** START DATASET EXCERPT **

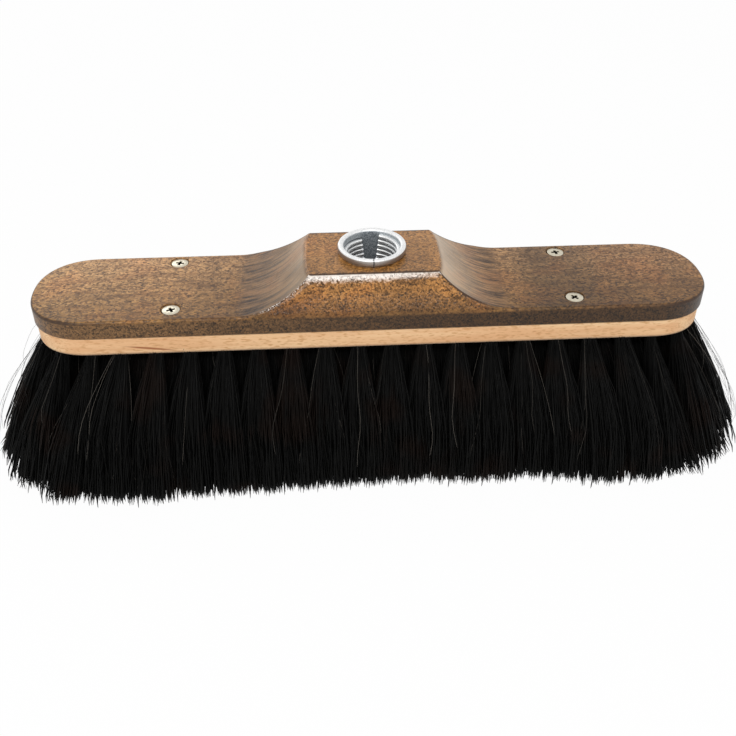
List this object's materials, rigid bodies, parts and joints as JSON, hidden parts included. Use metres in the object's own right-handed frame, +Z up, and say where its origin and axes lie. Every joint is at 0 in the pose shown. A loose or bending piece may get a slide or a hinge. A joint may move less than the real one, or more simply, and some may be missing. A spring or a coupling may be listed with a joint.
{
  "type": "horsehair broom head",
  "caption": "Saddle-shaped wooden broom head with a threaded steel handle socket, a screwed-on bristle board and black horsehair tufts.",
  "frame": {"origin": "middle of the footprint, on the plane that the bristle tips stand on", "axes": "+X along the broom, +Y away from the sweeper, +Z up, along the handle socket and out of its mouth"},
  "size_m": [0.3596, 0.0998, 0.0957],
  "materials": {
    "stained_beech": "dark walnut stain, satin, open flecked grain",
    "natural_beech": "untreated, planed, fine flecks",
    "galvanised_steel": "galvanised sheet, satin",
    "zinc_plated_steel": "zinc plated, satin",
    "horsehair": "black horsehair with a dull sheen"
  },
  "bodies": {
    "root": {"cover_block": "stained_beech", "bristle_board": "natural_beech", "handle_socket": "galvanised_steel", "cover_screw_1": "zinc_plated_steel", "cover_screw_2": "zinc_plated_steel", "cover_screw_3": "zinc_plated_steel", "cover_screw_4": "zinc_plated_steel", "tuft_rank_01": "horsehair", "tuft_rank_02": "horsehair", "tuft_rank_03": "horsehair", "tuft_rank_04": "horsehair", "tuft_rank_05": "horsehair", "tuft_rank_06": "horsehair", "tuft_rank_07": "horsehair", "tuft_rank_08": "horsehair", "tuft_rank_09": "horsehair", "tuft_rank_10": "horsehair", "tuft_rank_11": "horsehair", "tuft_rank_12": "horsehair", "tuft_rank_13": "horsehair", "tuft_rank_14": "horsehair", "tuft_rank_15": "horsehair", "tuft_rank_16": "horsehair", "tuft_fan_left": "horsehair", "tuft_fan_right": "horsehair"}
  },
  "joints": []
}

** END DATASET EXCERPT **

▶ YOUR OBJECTIVE: Would you reproduce the material above in full, exactly as given?

▶ THE REPLY:
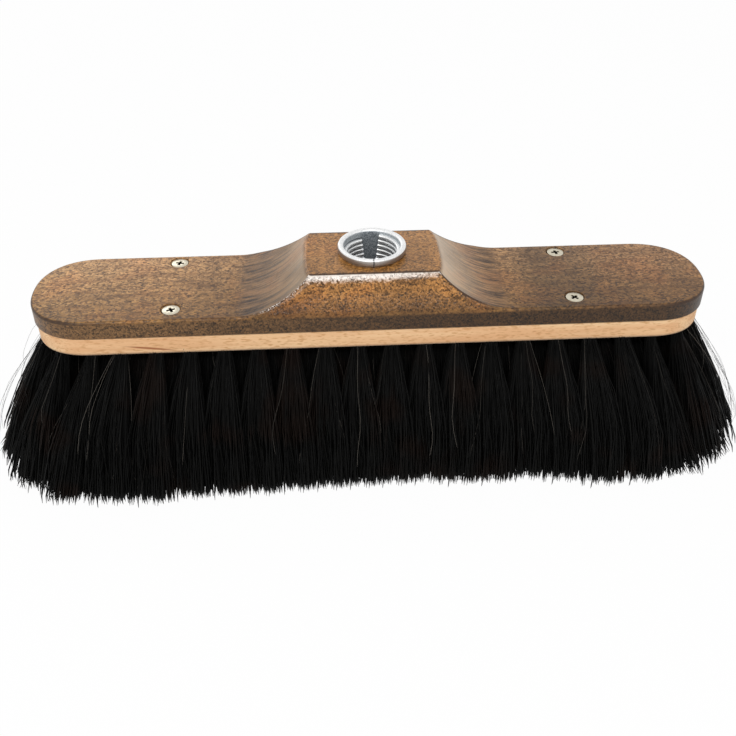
List this object's materials, rigid bodies, parts and joints as JSON, hidden parts included. Use metres in the object's own right-handed frame, +Z up, and say where its origin and axes lie. Every joint is at 0 in the pose shown. A loose or bending piece may get a slide or a hinge. A joint may move less than the real one, or more simply, and some may be missing. A spring or a coupling may be listed with a joint.
{
  "type": "horsehair broom head",
  "caption": "Saddle-shaped wooden broom head with a threaded steel handle socket, a screwed-on bristle board and black horsehair tufts.",
  "frame": {"origin": "middle of the footprint, on the plane that the bristle tips stand on", "axes": "+X along the broom, +Y away from the sweeper, +Z up, along the handle socket and out of its mouth"},
  "size_m": [0.3596, 0.0998, 0.0957],
  "materials": {
    "stained_beech": "dark walnut stain, satin, open flecked grain",
    "natural_beech": "untreated, planed, fine flecks",
    "galvanised_steel": "galvanised sheet, satin",
    "zinc_plated_steel": "zinc plated, satin",
    "horsehair": "black horsehair with a dull sheen"
  },
  "bodies": {
    "root": {"cover_block": "stained_beech", "bristle_board": "natural_beech", "handle_socket": "galvanised_steel", "cover_screw_1": "zinc_plated_steel", "cover_screw_2": "zinc_plated_steel", "cover_screw_3": "zinc_plated_steel", "cover_screw_4": "zinc_plated_steel", "tuft_rank_01": "horsehair", "tuft_rank_02": "horsehair", "tuft_rank_03": "horsehair", "tuft_rank_04": "horsehair", "tuft_rank_05": "horsehair", "tuft_rank_06": "horsehair", "tuft_rank_07": "horsehair", "tuft_rank_08": "horsehair", "tuft_rank_09": "horsehair", "tuft_rank_10": "horsehair", "tuft_rank_11": "horsehair", "tuft_rank_12": "horsehair", "tuft_rank_13": "horsehair", "tuft_rank_14": "horsehair", "tuft_rank_15": "horsehair", "tuft_rank_16": "horsehair", "tuft_fan_left": "horsehair", "tuft_fan_right": "horsehair"}
  },
  "joints": []
}